What started as a small, quiet gathering of students at the Mills Poetry as Empowerment event grew over the course of an hour of poetry readings and performances into a tight knit group, gathered in a semi-circle around performers, exchanging hugs and words of encouragement to friends and strangers alike for sharing their stories.

“It was powerful,” performer and senior music major Denise Dunne said. “I didn’t realize I would get that emotional.”

Poetry as Empowerment, a poetry reading and performance night on April 12, was just one of a series of events scheduled throughout April in honor of Sexual Assault Awareness Month.

Dunn was the first person of the evening to take the stage,  guitar in hand to perform a song she wrote and composed called “Eve.” After Dunne, several other students came forward to share poems and dances that expressed their feelings and experiences surrounding violence and the body.
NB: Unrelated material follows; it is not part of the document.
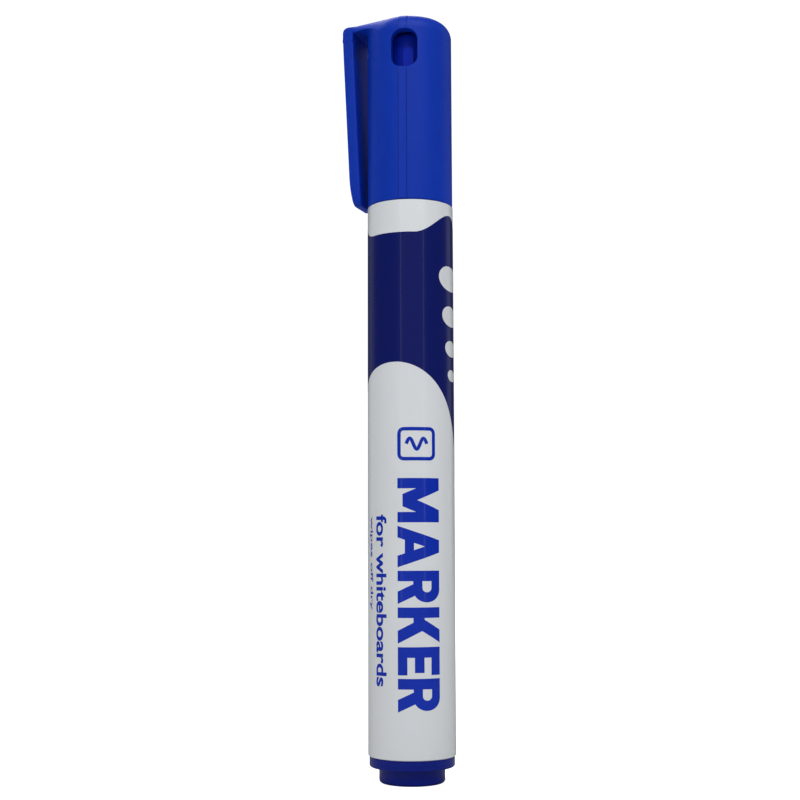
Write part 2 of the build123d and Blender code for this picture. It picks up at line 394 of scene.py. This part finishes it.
def clear_film(name):
    """Thin wrap film with faint pull lines."""
    material, tree, shader = new_material(name)
    lines = object_noise(tree, scuff_scale, 5, stretch=(1, 1, 0.06))
    tree.links.new(spread(tree, lines, low=0.12, high=0.3), shader.inputs["Roughness"])
    roughen(tree, shader, lines, strength=0.3, distance=0.02 * MM)
    shader.inputs["Base Color"].default_value = (0.82, 0.86, 0.92, 1.0)
    shader.inputs["Transmission Weight"].default_value = 0.9
    shader.inputs["IOR"].default_value = 1.45
    return material


cap_blue = moulded("cap_blue", linear(0, 54, 170), 0.44, specular=0.18, depth=0.3)
inner_blue = moulded("inner_blue", linear(0, 40, 168), 0.5, specular=0.1)
plug_blue = moulded("plug_blue", linear(0, 29, 122), 0.2, specular=0.25, coat=0.3)
holder_white = moulded("holder_white", linear(222, 224, 226), 0.42, swirl=0.02, grain=0.35)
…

This poetry reading event has been a standard at Mills during the annual April Sexual Assault Awareness Month for several years now, under the name Take Back the Night. This year, however, due to legal issues with the copyrighted Take Back the Night Foundation, Mills organizers decided to rename it Poetry as Empowerment and build their own version of the event.

Brooke Parker, program assistant for the Department of Health and Wellness in the Division of Student Life, was instrumental in organizing this year’s Sexual Assault Awareness Month programming. Though legal troubles initially derailed the event, with the help of Associate Dean of Students Gabriella Tempestosa, she was able to get it on track in time for April.
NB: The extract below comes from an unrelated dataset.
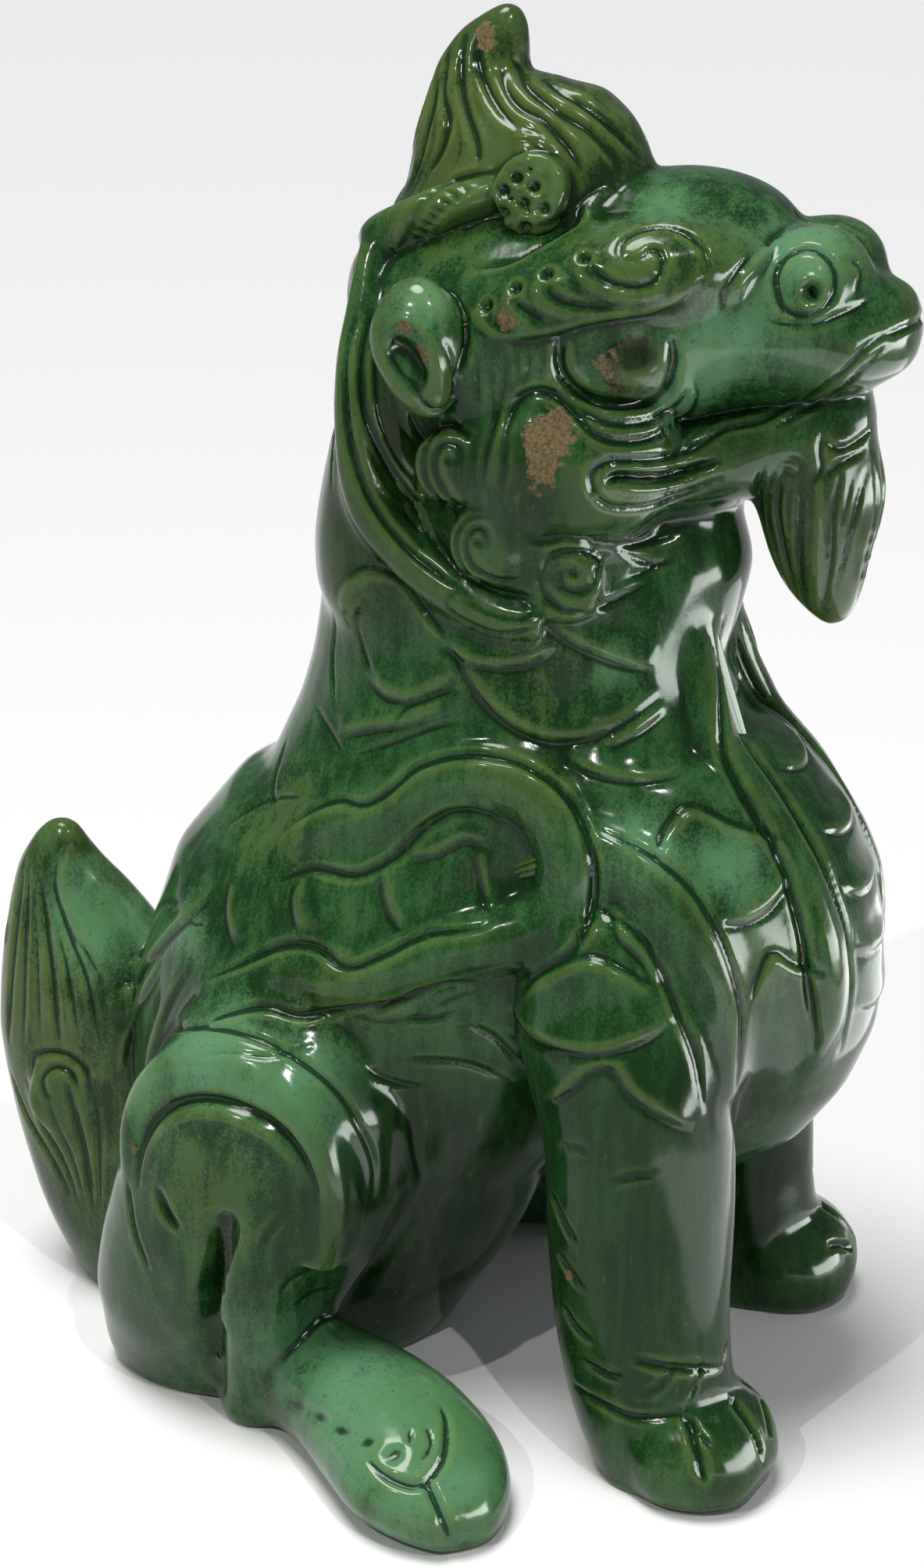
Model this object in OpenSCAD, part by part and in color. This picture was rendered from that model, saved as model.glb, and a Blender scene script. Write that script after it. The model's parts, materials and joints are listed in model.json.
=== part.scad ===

“This is our main event [for Sexual Assault Awareness Month],” Parker said. “It’s a space for students to come and speak their truth.”

Events for Sexual Assault Awareness Month will continue throughout April and include a “Boundaries, Consent, and Safe Dating” workshop as well as a tabling event called Denim Day, organized in solidarity with people whose assaults have been delegitimized by the clothes they were wearing.

Parker also aims to use the month of April to raise awareness about resources and accommodations for survivors of sexual assault both on and off campus, and to reach out to survivors directly rather than leaving them with the responsibility to find help.

In order to increase the visibility and accessibility of campus resources, the event was also attended by several campus counselors, who made themselves available to provide information, resources and aid to those who might need it.

Also in attendance were advocates from Bay Area Women Against Rape, a social services organization specializing in outreach, crisis counseling and advocacy for victims of sexual assault, who have joined forces with the Division of Student Life to increase knowledge of their services to college students.

“We do need more visibility and we need to have these conversations,” Parker said.